I used ella for bittering and some tettnang at 20 out (new at AG btw)




> What are you wanting to achieve? Normally I wouldn't dry hop either pils or hefe but it depends on your expectations.
> How trad/historical/whatever are they?


it was a knee jerk reaction to get away from the strong and high hopped ales dominating the beerscape here, hopefully the response above helps

thanks for the replies - hoping you guys can get me through this with some nice brews - it's not my thang


----------



## Linford (6/12/14)

One of my crowd pleaser house ales is Pilsner and wheat with citra to 20 IBU and citra and cascade @ 0.5 gm each per litre dry hop. Real easy 12-15 pots session beer if I can get enough in before the blokes that aren't into "homebrew" demolish it.


----------



## droid (6/12/14)

to ad; sweetish and florally would be nice and was the idea

2 brews and 8 profiles would hopefully bring out a couple of standouts for the future


----------



## droid (6/12/14)

> One of my crowd pleaser house ales is Pilsner and wheat with citra to 20 IBU and citra and cascade @ 0.5 gm each per litre dry hop. Real easy 12-15 pots session beer if I can get enough in before the blokes that aren't into "homebrew" demolish it.


hmmn good good

where's the surfcoast (for a WA person living in the lakes disctrict) Merimbula and up?


----------



## droid (6/12/14)

> One of my crowd pleaser house ales is Pilsner and wheat with citra to 20 IBU and citra and cascade @ 0.5 gm each per litre dry hop. Real easy 12-15 pots session beer if I can get enough in before the blokes that aren't into "homebrew" demolish it.

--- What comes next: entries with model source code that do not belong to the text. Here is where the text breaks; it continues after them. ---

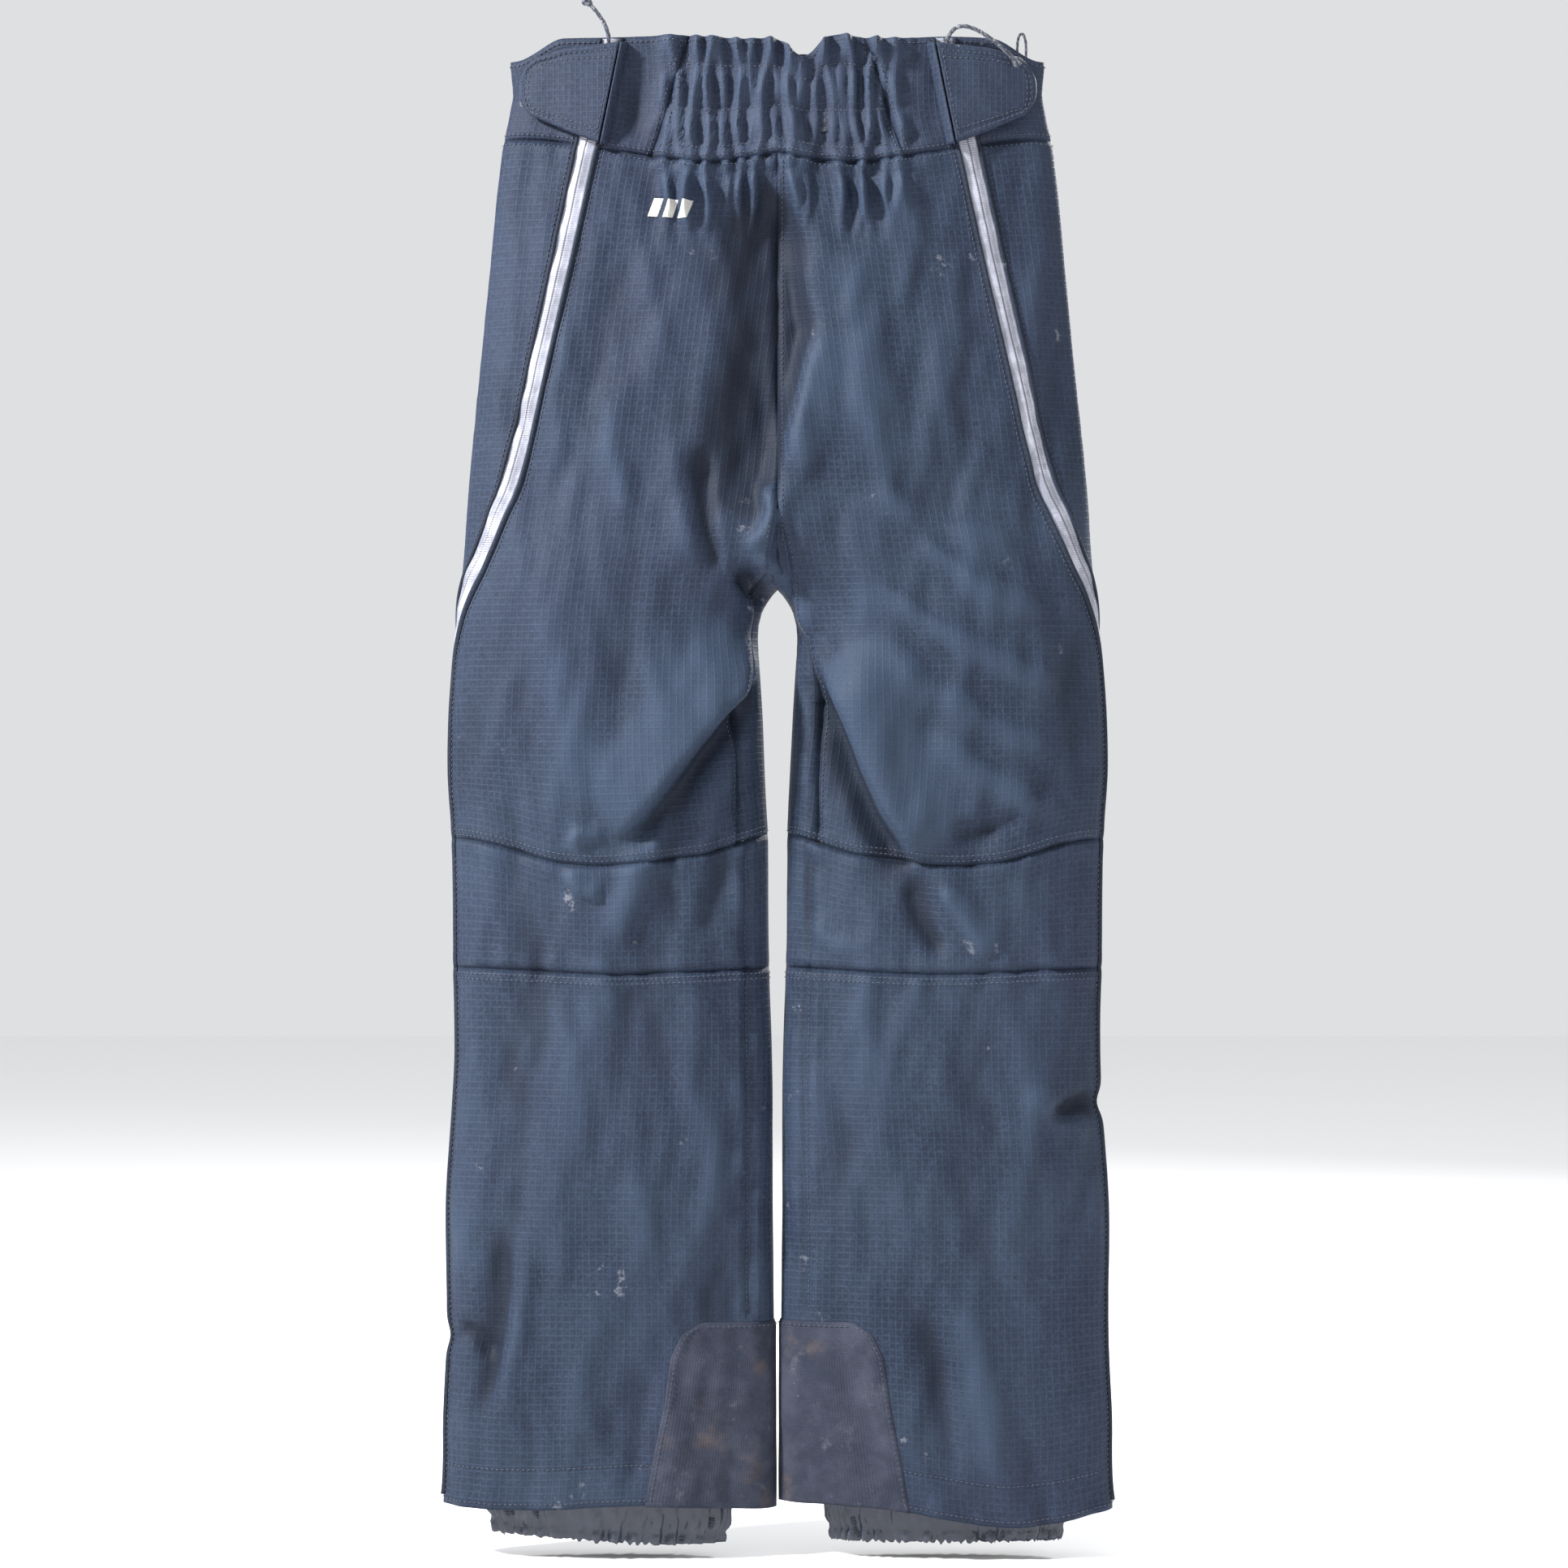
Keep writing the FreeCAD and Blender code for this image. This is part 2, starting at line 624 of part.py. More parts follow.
doc.recompute()
os.makedirs("parts", exist_ok=True)
faults = [obj.Name for obj in doc.Objects if "Invalid" in obj.State or "Error" in obj.State]
for name, obj in parts.items():
    if obj.Shape.isNull() or not obj.Shape.isValid() or len(obj.Shape.Solids) != 1:
        faults.append(f"{name}: {len(obj.Shape.Solids)} solids")
if faults:
    raise SystemExit("bad shapes: " + ", ".join(faults))
for name, obj in parts.items():
    obj.Shape.exportStep(f"parts/{name}.step")
print(f"wrote {len(parts)} pieces")
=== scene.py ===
import math

import bmesh
import bpy
import numpy as np
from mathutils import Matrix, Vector
from mathutils.bvhtree import BVHTree


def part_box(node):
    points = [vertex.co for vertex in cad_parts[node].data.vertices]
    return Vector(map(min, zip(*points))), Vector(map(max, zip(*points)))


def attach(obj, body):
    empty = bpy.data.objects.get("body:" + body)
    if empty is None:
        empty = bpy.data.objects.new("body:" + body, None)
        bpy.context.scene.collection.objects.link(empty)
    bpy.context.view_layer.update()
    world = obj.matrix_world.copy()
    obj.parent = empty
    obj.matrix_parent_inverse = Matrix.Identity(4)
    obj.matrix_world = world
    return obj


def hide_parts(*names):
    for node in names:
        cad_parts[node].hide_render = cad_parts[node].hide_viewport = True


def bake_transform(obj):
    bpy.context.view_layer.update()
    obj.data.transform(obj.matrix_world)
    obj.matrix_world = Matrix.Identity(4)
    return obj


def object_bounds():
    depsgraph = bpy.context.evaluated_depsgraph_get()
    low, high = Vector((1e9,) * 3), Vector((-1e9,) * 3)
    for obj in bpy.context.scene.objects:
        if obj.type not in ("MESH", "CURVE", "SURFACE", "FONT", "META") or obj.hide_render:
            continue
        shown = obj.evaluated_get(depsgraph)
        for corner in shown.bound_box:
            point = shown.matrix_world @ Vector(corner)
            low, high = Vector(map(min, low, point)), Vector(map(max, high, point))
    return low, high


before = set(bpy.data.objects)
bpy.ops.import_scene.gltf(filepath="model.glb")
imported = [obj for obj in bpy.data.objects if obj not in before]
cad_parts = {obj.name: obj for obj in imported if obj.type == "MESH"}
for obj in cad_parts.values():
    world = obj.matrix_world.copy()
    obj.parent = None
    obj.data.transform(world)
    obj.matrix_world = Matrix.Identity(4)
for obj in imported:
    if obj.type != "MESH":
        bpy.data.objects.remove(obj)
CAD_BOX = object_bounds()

# Ski pants seen from the back, hanging by the waistband. Lengths are in metres, in the CAD's frame.
# Fold, seam and edge lines below are drawn across the back or front in millimetres, as (X, Z).

SIDES = {"left": -1, "right": 1}
MM = 0.001
# How fine the shell's grids are: columns round one half, and the step between rows.
COLUMNS, ROW_STEP = ((176, 0.0042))
SHELL = (
    "waistband_panel",
    "waistband_front",
    "back_panel",
    "front_panel",
    "leg_gusset",
    "knee_back",
    "knee_front",
    "calf_panel",
    "shin_panel",
)
BAND_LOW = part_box("waistband_front_right")[0][2]
KNEE_LOW, KNEE_HIGH = (corner[2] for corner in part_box("knee_back_right"))
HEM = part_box("shin_panel_right")[0][2]
CROTCH = -0.390
KNEE_X = 0.1175

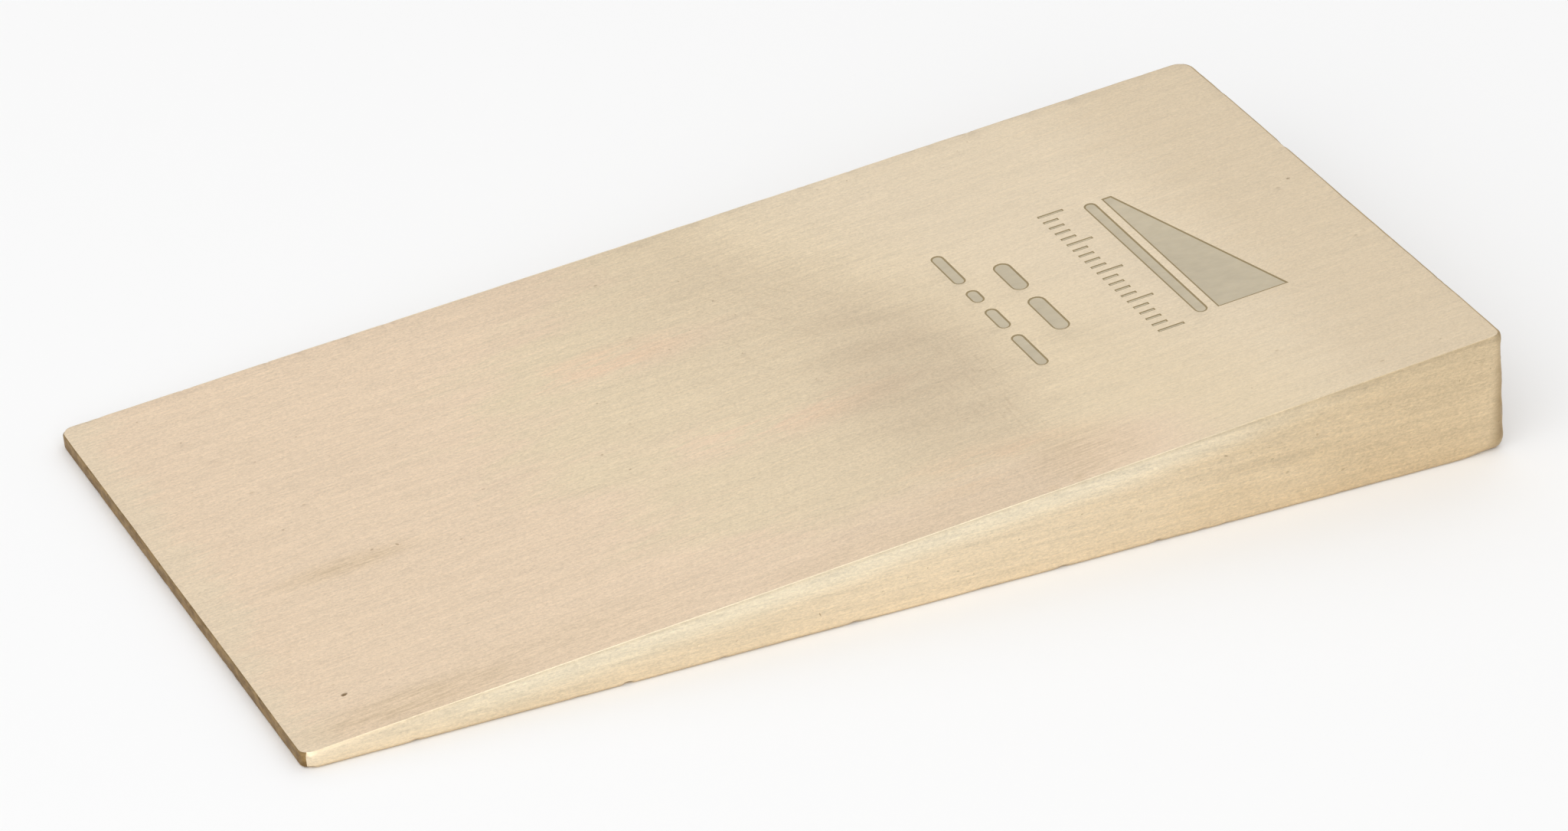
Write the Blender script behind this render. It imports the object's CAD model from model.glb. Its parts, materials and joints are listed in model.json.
"""A solid taper wedge of pale aluminium bronze, lying on its tapered side on a plain light floor.

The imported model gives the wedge's size and planes. This script builds the finished skin around them:
hand-dressed corners, a shallow bevel on the near edge, small nicks and casting pits, a shallow etched
mark made of plain shapes, and a belt-ground metal finish.
"""

import json
import math

import bpy
import numpy as np
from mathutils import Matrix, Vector
from mathutils.geometry import delaunay_2d_cdt


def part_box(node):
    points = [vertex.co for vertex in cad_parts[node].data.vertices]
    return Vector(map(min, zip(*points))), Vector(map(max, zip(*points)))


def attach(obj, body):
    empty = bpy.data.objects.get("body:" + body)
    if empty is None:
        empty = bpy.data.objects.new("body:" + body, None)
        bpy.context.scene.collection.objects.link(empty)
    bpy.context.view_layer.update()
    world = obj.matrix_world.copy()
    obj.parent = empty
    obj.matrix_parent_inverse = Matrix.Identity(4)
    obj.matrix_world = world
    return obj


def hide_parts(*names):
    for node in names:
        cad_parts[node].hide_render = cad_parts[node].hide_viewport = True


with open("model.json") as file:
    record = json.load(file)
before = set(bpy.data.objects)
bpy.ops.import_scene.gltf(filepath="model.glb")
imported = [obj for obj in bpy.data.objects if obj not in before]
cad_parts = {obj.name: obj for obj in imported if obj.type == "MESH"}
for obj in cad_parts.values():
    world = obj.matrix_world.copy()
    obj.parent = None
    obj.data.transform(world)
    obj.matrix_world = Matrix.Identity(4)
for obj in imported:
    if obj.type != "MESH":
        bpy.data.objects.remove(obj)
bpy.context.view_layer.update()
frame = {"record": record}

MM = 0.001
TINY = 1e-6  # two places or angles closer than this count as one
QUARTER_TURN = math.pi / 2
UP = np.array([0.0, 0.0, 1.0])

# ---------------------------------------------------------------------------------------------------------
# The wedge's own directions. Work on the surface is in millimetres: u runs along the level face towards
# the struck end, v across it, and depth straight down from it.
# ---------------------------------------------------------------------------------------------------------

mounts = {mount["name"]: mount for mount in frame["record"]["mounts"]}
face_centre = np.array(mounts["level_face"]["pos_m"]) / MM
face_normal = np.array(mounts["level_face"]["axis"])
face_direction = np.array(mounts["struck_end"]["axis"])
struck_centre = np.array(mounts["struck_end"]["pos_m"]) / MM
cad_low, cad_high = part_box("wedge_body")
half_length = float((struck_centre - face_centre) @ face_direction)
half_width = (cad_high.y - cad_low.y) / MM / 2
taper_angle = math.acos(float(face_normal @ UP))


def thickness(u):
    """Thickness square to the level face, at a distance u along it."""
    return (face_centre[2] + face_direction[2] * u) / face_normal[2]


def place(u, v, depth):
    """Surface coordinates to the row frame, in metres. Takes numbers or arrays."""
    u, v, depth = (values[..., None] for values in np.broadcast_arrays(u, v, depth))
    across = np.array([0.0, 1.0, 0.0])
    point = face_centre + u * face_direction + v * across - depth * face_normal
    return point * MM


# ---------------------------------------------------------------------------------------------------------
# Outline seen from above
# ---------------------------------------------------------------------------------------------------------

EDGE_RADIUS = 0.38  # rounding between two faces
LEADING_EDGE_SHARE = 0.45  # the thin leading end is left crisper than the rest
THICKNESS_SHARE = 0.45  # a rounding takes no more of the local thickness than this
EDGE_STEP = 0.24  # spacing of points along the edges
CORNER_STEPS = 8
ROUNDING_ROWS = 6
DIRTY_NICK = 0.08  # a nick this deep is fully dirty
NICK_DARKNESS = 0.6  # how dark a fully dirty nick looks, where a dirty pit is 1
# (towards the struck end, towards the far side, radius), counterclockwise from the far struck corner.
# The four are dressed by hand, so no two are quite alike.
CORNERS = [(1, 1, 1.40), (-1, 1, 1.10), (-1, -1, 1.05), (1, -1, 0.95)]
MOST_INSET = 0.85  # a rounding eats no further into a face than this, so no corner folds over
# A shallow curved bevel brings the near upper edge to where the photograph shows it. It is a reading: a
# different optical centre of the camera would explain the edge's place as well.
BEVEL_INSET = 0.24
BEVEL_DROP = 1.2
BEVEL_THICKNESS_SHARE = 0.5  # the bevel takes no more of the local thickness than this
BEVEL_LIP = 0.05  # the tiny break left between the bevel and the level face
BEVEL_LIP_WEAR = 0.6


def outline():
    """Points round the bar, their outward directions, and the distance run so far, counterclockwise."""
    points, outward = [], []
    corner_ends = []
    for index, (side_u, side_v, radius) in enumerate(CORNERS):
        centre = np.array([side_u * (half_length - radius), side_v * (half_width - radius)])
        angles = (index + np.linspace(0, 1, CORNER_STEPS + 1)) * QUARTER_TURN
        directions = np.stack([np.cos(angles), np.sin(angles)], axis=1)
        corner_ends.append((centre + radius * directions, directions))
    for index, (arc, directions) in enumerate(corner_ends):
        points.extend(arc)
        outward.extend(directions)
        following = corner_ends[(index + 1) % 4][0][0]
        run = following - arc[-1]
        count = round(float(np.linalg.norm(run)) / EDGE_STEP)
        for step in range(1, count):
            points.append(arc[-1] + run * step / count)
            outward.append(directions[-1])
    points = np.array(points)
    gaps = np.linalg.norm(np.roll(points, -1, axis=0) - points, axis=1)
    run_so_far = np.concatenate([[0.0], np.cumsum(gaps)])
    return points, np.array(outward), run_so_far


rim, rim_outward, rim_run = outline()
rim_count = len(rim)


# ---------------------------------------------------------------------------------------------------------
# Smooth seeded noise along the edges, and the nicks
# ---------------------------------------------------------------------------------------------------------

random = np.random.default_rng(20)


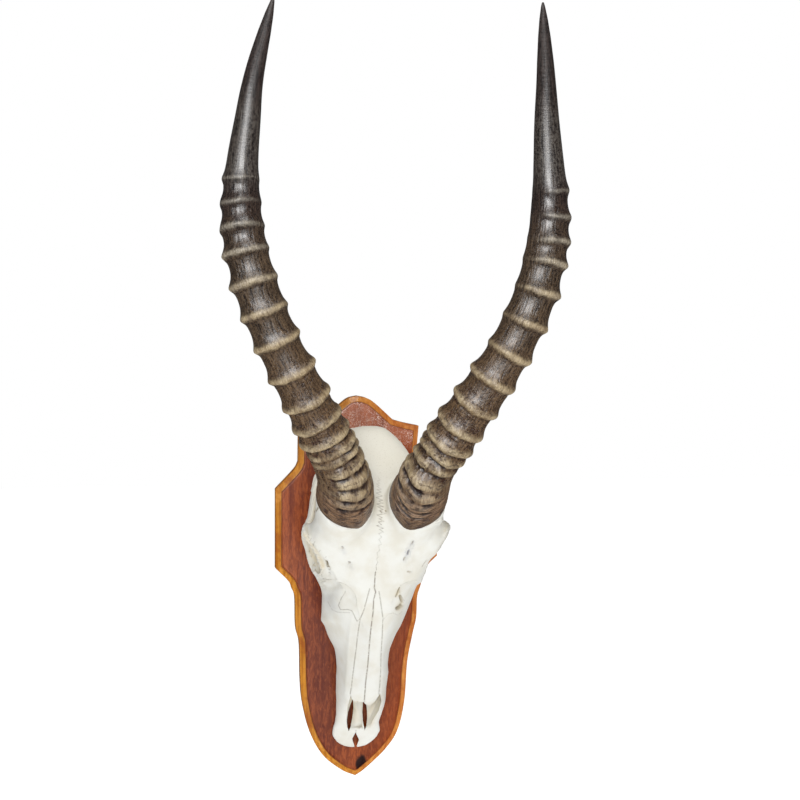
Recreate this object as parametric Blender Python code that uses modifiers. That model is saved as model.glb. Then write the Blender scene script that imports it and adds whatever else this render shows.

angon a minute...are you suggesting I mix these two suckers into a goliath batch of something or other? - well lets talk crazy here


----------



## Linford (6/12/14)

Nah bloke and yes. In a 21 ltr batch I chuck in 10 each of citra and cascade in the dry hop. More if it's for me and not me piss hammering mates.

Surf coast VIC. 

Rgds

Linford


----------



## Linford (6/12/14)

Torquool


----------



## Linford (6/12/14)

That's in a 90% Pilsner 10% wheat grain bill.


----------



## boybrewer (6/12/14)

I'm with Linford . My house ale is 60% wheat , 40% pils , POR hops bittering and Citra at 5min with 50gm Citra dry hop and US-05 yeast mmmmmmmmmmmmmm.


----------



## droid (7/12/14)

right! well thanks for the replies, very interesting

thinking since both are light on any aroma that it couldn't hurt to mix 5ltrs from each giving me a 10ltr batch out of 40ltrs that's 50% wheat 50% pils, then cut that into two 5's with 5 to 7.5gms of cascade in one and citra in the other?

could also do two more 5ltr splits with a 70/30 ratio, ie 70% pils and 30% wheat and a 30% pils and 70% wheat - dang!

still got 10 ltrs of each left for some "normal" additions on their own


----------



## droid (7/12/14)

just thinking would the yeasts (safwheat and the 2278 wyyeast) not combine/taste weird?


----------